Rugen cited unnamed “effective” Ukrainian cross-border actions using rotorcraft that happened in “tough” and “lethal environments” where the aircraft supposedly flew low and fast. This low and fast flying is supposed to be aided by four techno-tactical changes Rugen hopes to see.
Cognitive Cockpit, ‘Single Window’ Data Sharing, Longer Range Missiles & Swarm UAVs
First is a more “cognitively” accessible cockpit that can share a more significant load of the flying while the crew and pilots focus on the fighting bit. Rugen hopes this can be achieved with dual-use sensors in response to a question regarding what complementary technologies he believes can believe low-fast flying and autonomous cockpits.
“When a sensor is not doing survivability, can it do lethality? Can it do protection from obstacles and degraded visual environments? A multi-use sensor feeds into the ability to do several tasks the cockpit is very worried about. We want the cockpit to be cognitively easier than today. So cognitive offloading with sensors would be tremendous,” Rugen adds.
It means sensors of a Missile Approach Warning System (MAWS), Laser Warning Detector (LWD), or Radar Warning Receiver (RWR) should double up as an obstacle warning system or object proximity alert. These can assist in negotiating challenging terrains like mountainous regions, coastal areas, or urban warfare environments.

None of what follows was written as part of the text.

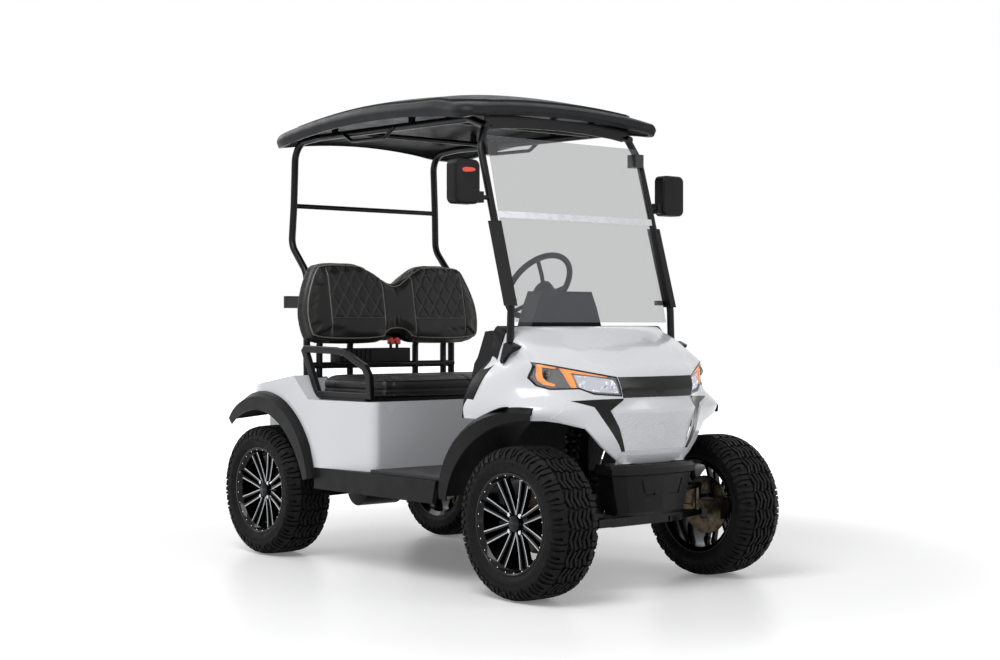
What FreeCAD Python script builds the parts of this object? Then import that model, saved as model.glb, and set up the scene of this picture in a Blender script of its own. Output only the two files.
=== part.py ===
import FreeCAD, Part
import Sketcher
import os
import re
from math import cos, sin, tan, radians, degrees, sqrt, atan2, pi, ceil

# Two-seat golf cart. +X is forward, +Y is the driver's side (left), +Z is up.
# x = 0 is midway between the axles, y = 0 the centre plane, z = 0 the ground. Sizes in mm.
Vector = FreeCAD.Vector
UP = Vector(0, 0, 1)
FORWARD = Vector(1, 0, 0)
LEFT = Vector(0, 1, 0)
SIDES = (("right", -1), ("left", 1))

doc = FreeCAD.newDocument("GolfCart")
sheet = doc.addObject("Spreadsheet::Sheet", "Dimensions")

driving = {
    "general": {
        "wheelBase": 1722, "halfTrack": 510, "seatGap": 0.3, "panelWall": 6,
    },
    "wheel": {
        "tyreDiameter": 580, "tyreWidth": 220, "treadDepth": 11, "lugCount": 24, "rimDiameter": 388,
        "rimWidth": 196, "barrelWall": 9, "spokeCount": 8, "spokeFace": 30, "hubRadius": 62,
        "hubLength": 58, "discRadius": 120, "discThickness": 9, "discInset": 42,
    },
    "steering": {
        "steerLimit": 26, "wheelLimit": 390, "kingpinY": 420, "kingpinRadius": 17,
        "kingpinHeight": 150, "spindleRadius": 14, "armLength": 110, "tieRodRadius": 9,
        "rackRadius": 17, "rackHalfLength": 150, "rackBore": 12, "steeringWheelDiameter": 352,
        "steeringGrip": 13, "columnRadius": 22, "steeringX": 100, "steeringY": 225,
        "steeringZ": 1205, "columnAngle": 36,
    },
    "frame": {
        "railWidth": 50, "railHeight": 80, "frameTop": 418, "railY": 200, "frameRear": -1105,
        "crossWidth": 60, "outriggerHalf": 565, "towerTop": 660, "towerBack": 55,
        "rearTowerTop": 570, "rearTowerX": 40, "shockSocket": 20, "shockStub": 32,
        "armReachX": 105, "lowerArmZ": 264, "upperArmZ": 375, "armThickness": 20,
        "springRadius": 31, "shockRadius": 17, "axleRadius": 36, "diffRadius": 98,
        "motorRadius": 82, "motorLength": 210, "hitchPinRadius": 8, "hitchWidth": 64,
    },
    "floor": {
        "floorThickness": 12, "floorHalf": 565, "floorFront": 436, "floorRear": -68,
        "toeHalf": 262, "toeTopX": 558, "toeTopZ": 680, "sillThickness": 22, "sillHeight": 92,
        "sillRear": -452, "sillFront": 372,
    },
    "cowl": {
        "cowlHalf": 565, "noseX": 1060, "hoodTop": 1028, "hoodFrontZ": 835, "maskBottom": 497,
        "edgeTrimLap": 20, "edgeTrimWidth": 36, "edgeTrimProud": 2,
        "archLip": 672, "lampDepth": 30, "grilleDepth": 12, "trimDepth": 9, "panelGap": 1,
    },
    "bumper": {
        "bumperTop": 497, "bumperBottom": 300, "bumperFront": 1082, "bumperRear": 930,
        "bumperHalf": 232, "bumperFace": 178, "bumperPress": 4,
    },
    "rear": {
        "podFront": -70, "podTop": 710, "podMargin": 62, "bodyMargin": 100, "deckFrontX": -602,
        "deckFrontZ": 812, "deckRearX": -1020, "deckRearZ": 748, "tailX": -1130, "tailTopZ": 712,
        "tailBottomZ": 500, "podCorner": 50, "archRadius": 424, "wellInnerY": 385,
        "wellX0": -1085, "wellX1": -815, "wellHalf": 330, "wellFloor": 590, "wellWall": 5,
        "rearBumperZ": 422, "rearBumperHeight": 75, "rearBumperHalf": 360, "hatchHalf": 420,
    },
    "flare": {
        "flareOuter": 622, "flareWall": 7, "flareOpening": 362, "linerWall": 4,
    },
    "seat": {
        "cushionHalf": 494, "cushionFront": -86, "cushionRear": -604, "cushionThickness": 96,
        "boardThickness": 14, "lidLimit": 55, "backHalf": 520, "backBottom": 948,
        "humpTop": 1345, "humpY": 276, "valleyTop": 1237, "backFaceX": -600, "backThickness": 88,
        "backLean": 10, "seatPostX": -742, "seatPostRadius": 15, "armRestReach": 32,
        "armRestWidth": 26, "armRestTube": 30,
    },
    "battery": {
        "batteryFront": -150, "batteryRear": -520, "batteryHalf": 190, "batteryTop": 660,
    },
    "canopy": {
        "postRadius": 16, "postY": 420, "postX": -755, "postKneeZ": 1270, "postUpperX": -877,
        "crossbarZ": 1580, "railTopY": 400, "railTopZ": 1878, "railFrontX": 498, "pillarRadius": 15,
        "pillarFootX": 686, "pillarY": 444, "pillarFootZ": 938, "pillarBendZ": 1100,
        "pillarTopX": 501, "pillarTopZ": 1738, "roofHalf": 546, "roofRear": -940, "roofFront": 534,
        "roofCrown": 61, "roofWall": 14, "lipThickness": 24, "roofStep": 8,
    },
    "windshield": {
        "glassHalf": 418, "glassBottomX": 687, "glassBottomZ": 1044, "glassHingeZ": 1469,
        "glassTopZ": 1785, "glassSlope": 0.238, "glassThickness": 5, "hingeHeight": 26,
    },
    "mirror": {
        "mirrorX": 585, "mirrorInner": 512, "mirrorWidth": 126, "mirrorHeight": 173,
        "mirrorDepth": 56, "mirrorZ": 1503,
    },
}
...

Second is the ability to collate, process, and beam data from multiple assets and allied forces (like NATO nations) on a unified interface, which Rugen called a ‘single pane of glass,’ enabling faster and more effective decision-making.
This will enable a “convergence” of “effects” from the combined arms and friendly (NATO) forces on the battlefield. The ‘glass’ reference is a transparent glass board usually seen in command centers with maps and markings of the battlefield situation.
Third is greater ‘standoff’ capability with missiles reaching more than 30 kilometers, more than double that Rugen’s generation used to with the AGM-114 Hellfire’s 11 kilometers.
“(This can) open up an opportunity to maneuver through to seize the position of advantage on a good terrain or present multiple dilemmas to our enemy,” Rugen said. He added that the fate of rotorcraft in Ukraine and the Nagorno-Karabakh War in late 2020 bared the importance of a more remarkable standoff capability before the US Army.
“Those that didn’t have it (standoff) had much tougher days, and those that had that standoff were decisive against long-range fires which they were able to reduce,” he further said.
Last is the Future Unmanned Systems (FUS) program, which is essentially expendable, attritable, simple, and modular swarm drones/UAVs/UAS, packed with sensors for both lethal and non-lethal effects. Rugen talked about one Air-Launched Effect (ALE) drone the US Army came across, which he said could “flood the battlefield (and) present dilemmas to the adversary.”